While the USDA has the power—which it often exercises—to both reallocate and increase the tariff‐​rate quota during the year, significant problems still present themselves. As the GAO report states:

However, in 5 of the 11 years for which reallocations occurred between 2010 and 2022, the reallocations were announced in June or later. According to some tariff‐​rate quota‐​holding countries, this timing—three-quarters of the way through the quota year—occurs after they have already shipped their base allocation. Furthermore, these countries stated the timing makes it difficult to impossible to arrange the additional shipment on short notice.

Additionally, some sugar users we spoke to told us the timing of the reallocation and increase process has caused supply chain issues and has prevented sugar users from obtaining sugar needed for production. Specifically, they mentioned that when raw sugar is imported late in the fiscal year, sugar refineries are typically operating at or close to full capacity. As a result, the reallocated and increased raw sugar can take months to be refined for production, limiting the amount of sugar available, according to sugar users.

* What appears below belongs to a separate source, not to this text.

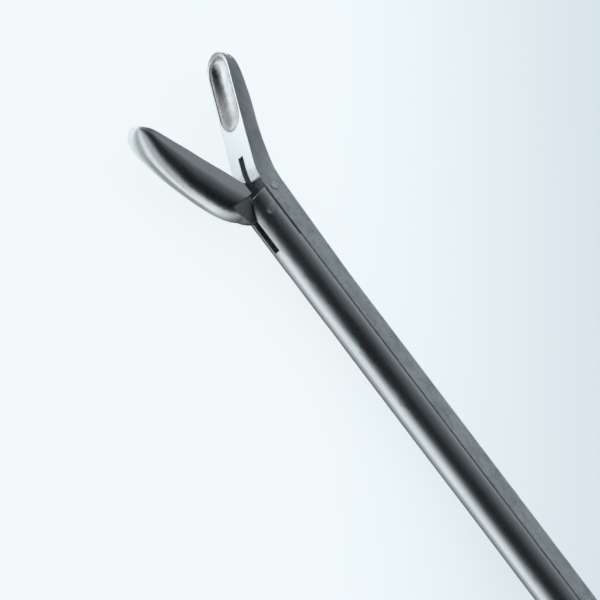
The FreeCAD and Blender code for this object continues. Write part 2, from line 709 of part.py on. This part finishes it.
def make_front_lever():
    """The lever: a rounded head in the slide, a hub in the block, and a shank with its finger ring."""
    centre = finger_centre()
    down = Vector(centre.x, centre.y, 0).normalize()
    head = polar(LEVER_ARM, 90 + LEVER_LEAN)
    shank_root = down * LEVER_SHANK_START
    blade = plate(link(Vector(0, 0, 0), LEVER_HUB, head, LEVER_HEAD), LEVER_THICKNESS)
    lower = link(Vector(0, 0, 0), LEVER_HUB, down * (LEVER_SHANK_START + 4), SHANK_FOOT)
    blade = blade.fuse(plate(lower, LEVER_THICKNESS))
    foot = centre - down * RING_RADIUS
    bow = (shank_root + foot) * 0.5
    lever = blade.multiFuse([shank(shank_root, bow, foot, SHANK_TOP), ring(centre)])
    lever = lever.cut(pin(Vector(0, 0, 0), SCREW_SHOULDER + PIN_RUNNING, CORE))
    up = polar(1, 90 + LEVER_LEAN)
    reach = math.hypot(LEVER_ARM, COUPLING_X)
    half = COUPLING_PIN_RADIUS + COUPLING_RUNNING
    slot = link(up * (LEVER_ARM - SEATED), half, up * (reach + SEATED), half)
    return lever.cut(plate(slot, CORE)).removeSplitter()


def make_lever_pivot_screw():
    """The shoulder screw that the lever turns on, with its slotted head sunk in the block."""
    half_slot = LEVER_THICKNESS / 2 + LEVER_SIDE_GAP
    under_head = HALF_HANDLE - SCREW_HEAD_DEPTH
    thread = Part.makeCylinder(SCREW_THREAD, HALF_HANDLE - SCREW_SUNK, Vector(0, 0, SCREW_SUNK - HALF_HANDLE), Z)
    shoulder = Part.makeCylinder(SCREW_SHOULDER, under_head + half_slot, Vector(0, 0, -half_slot), Z)
    head = Part.makeCylinder(SCREW_HEAD, SCREW_HEAD_DEPTH - SCREW_SUNK, Vector(0, 0, under_head), Z)
    top = HALF_HANDLE - SCREW_SUNK
    half_width = SCREW_SLOT_WIDTH / 2
    groove = block((-CORE, CORE), (-half_width, half_width), (top - SCREW_SLOT_DEPTH, CORE))
    return shoulder.multiFuse([thread, head]).removeSplitter().cut(groove)


def build():
    """Every piece in the place it has at rest, with the jaws and handles open."""
    return {
        "fixed_shaft": make_fixed_shaft(),
        "jaw_pivot_pin": make_jaw_pivot_pin(),
        "rear_handle": make_rear_handle(),
        "shaft_rivets": make_shaft_rivets(),
        "lever_pivot_screw": make_lever_pivot_screw(),
        "slide": make_slide(),
        "drive_pin": make_drive_pin(),
        "guide_keys": make_guide_keys(),
        "coupling_pin": make_coupling_pin(),
        "moving_jaw": make_moving_jaw(),
        "front_lever": make_front_lever(),
    }


def to_ground(pieces):
    """How far to move the pieces so that the origin is the bottom centre of their common box."""
    box = Part.makeCompound(list(pieces.values())).optimalBoundingBox(False)
    return Vector(-(box.XMin + box.XMax) / 2, -(box.YMin + box.YMax) / 2, HALF_HANDLE)


os.makedirs("parts", exist_ok=True)
PIECES = build()
SHIFT = to_ground(PIECES)
for name, shape in PIECES.items():
    shape.translate(SHIFT)
    shape.exportStep("parts/" + name + ".step")
print("origin moved by", SHIFT)
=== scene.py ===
import math

import bpy
from mathutils import Matrix, Vector


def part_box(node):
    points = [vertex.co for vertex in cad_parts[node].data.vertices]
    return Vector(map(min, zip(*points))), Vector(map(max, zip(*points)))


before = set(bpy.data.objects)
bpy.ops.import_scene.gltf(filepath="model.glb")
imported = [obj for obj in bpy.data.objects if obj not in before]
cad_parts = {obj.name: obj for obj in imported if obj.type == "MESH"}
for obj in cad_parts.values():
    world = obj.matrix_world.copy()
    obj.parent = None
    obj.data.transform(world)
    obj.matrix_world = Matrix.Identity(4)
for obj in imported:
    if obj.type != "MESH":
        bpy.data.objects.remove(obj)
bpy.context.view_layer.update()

# Nasal forceps, looks: the finish of every steel piece, the floor, the light and the camera.
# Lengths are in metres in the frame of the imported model, with the shaft along X and the slide on its +Y side.
MM = 0.001

# Camera: it looks down on the jaws from the slide's side, rolled so that the shaft runs to the lower right
CAMERA_ELEVATION = 51.0
CAMERA_ROLL = 52.8
VIEW_WIDTH = 49.6 * MM
LENS = 250.0
SENSOR = 36.0
CLIP_START = 10 * MM
AIM_BEHIND_JAW_PIVOT = 8.88 * MM
AIM_ABOVE_JAW_PIVOT = 3.83 * MM

# Jaws, as the faces of the model lie at rest, measured from the jaws' pivot
JAW_BEND = 28.0
JAW_OPENING = 55.5
FIXED_FACE = 1.40 * MM
MOVING_FACE = 1.45 * MM
BELOW_FACE = 0.02 * MM
POLISHED_AHEAD = 0.3 * MM
FACES_JAW = 0.05
FLANK_UPRIGHT = 0.98

# Steel: tones and roughness follow a fine grain and a coarser cloud, and edges are worn and carry a painted
# highlight
NOISE_MIDDLE = (0.30, 0.70)
CLOUD_MIDDLE = (0.35, 0.65)
CLOUD_STRETCH = (0.5, 1.0, 1.0)
CLOUD_DETAIL = 4.0
GRAIN_DETAIL = 3.0
GRAIN_ALONG = (0.06, 1.0, 1.0)
GRAIN_EVEN = (1.0, 1.0, 1.0)
GRAIN_DEPTH = 0.002 * MM
GRAIN_TONE = 0.25
CLOUD_ROUGHNESS = (0.92, 1.08)
GRAIN_ROUGHNESS = (0.90, 1.06)
EDGE_RADIUS = 0.12 * MM
SLIDE_EDGE_RADIUS = 0.20 * MM
EDGE_SAMPLES = 4
EDGE_TURN = (0.995, 0.90)
EDGE_HIGHLIGHT = 1.3
EDGE_ROUGHNESS = 0.7
BLACK = (0.0, 0.0, 0.0)

# Painted shade on the fixed jaw's flank and tip and on the moving jaw's flanks and heel, and small dark pits on
# the fixed jaw's flank
FLANK_SHADE_START = -1.0 * MM
FLANK_SHADE = 0.42
FLANK_SHADE_AHEAD = 4.0 * MM
PIT_SCALE = 3600
PIT_RANGE = (0.46, 0.26)
PIT_TONE = 0.22
TIP_RANGE = (11.5 * MM, 12.8 * MM)
TIP_SHADE = 0.75
UPRIGHT_RANGE = (0.75, 1.0)
UPRIGHT_SHADE = 0.34
HEEL_RANGE = (3.8 * MM, 1.2 * MM)
HEEL_SHADE = 0.8
HEEL_ROUND = (0.95, 0.6)
HEEL_ROUND_SHARE = (0.3, 1.0)

# Pins, keys, rivets and screw, which share one finish
SMALL_PIECES = ("jaw_pivot_pin", "drive_pin", "guide_keys", "coupling_pin", "shaft_rivets",
                "lever_pivot_screw")

# Cup: mirror-like at the tip and duller behind it, by share of the reach from the pivot
CUP_END = 12.4 * MM
CUP_METALLIC = [(0.0, 1.0), (0.42, 1.0), (0.46, 0.45), (0.60, 0.45), (0.85, 1.0)]

# Floor: pale, with a painted shade, seen by the camera only, that darkens it towards the right of the camera's
# view
STAGE_SIZE = 3.0
PALE = (0.855, 0.921, 0.939)
PALE_SHADED = (0.60, 0.69, 0.755)
FAR_DIRECTION = (-0.70, -0.71, 0.0)
FAR_END = 50 * MM
FLOOR_LIT = 0.10
FLOOR_OWN = 0.93
# In reflections the floor is lit and also glows with painted light
REFLECTED_LIT = 0.90
REFLECTED_OWN = 0.25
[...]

Every year dating back to 1996, raw sugar imports have been less than the in‐​quota quantities established by USDA, leading to persistent shortfalls.

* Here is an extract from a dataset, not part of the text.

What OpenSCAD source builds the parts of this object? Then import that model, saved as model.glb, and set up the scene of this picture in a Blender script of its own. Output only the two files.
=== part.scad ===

From 2006 through 2022, the report points out that the United States imported an average of 13 percent less raw sugar than the in‐​quota quantities that had been set during those years. That percentage, the GAO adds, works out to about 2.8 million metric tons over that period with an estimated value of $1.67 billion. That’s money that was effectively left on the table due to the tariff‐​rate quota’s inefficient nature.

Summing up

Cato scholars have been pointing out the costly and nonsensical nature of the US sugar program for years. This latest GAO report only further underscores what has long been known. With the 2018 farm bill set to expire this year, the time is ripe for Congress to take a fresh look at US agricultural policy. Repealing this sugar industry giveaway should be high on any list of potential reforms.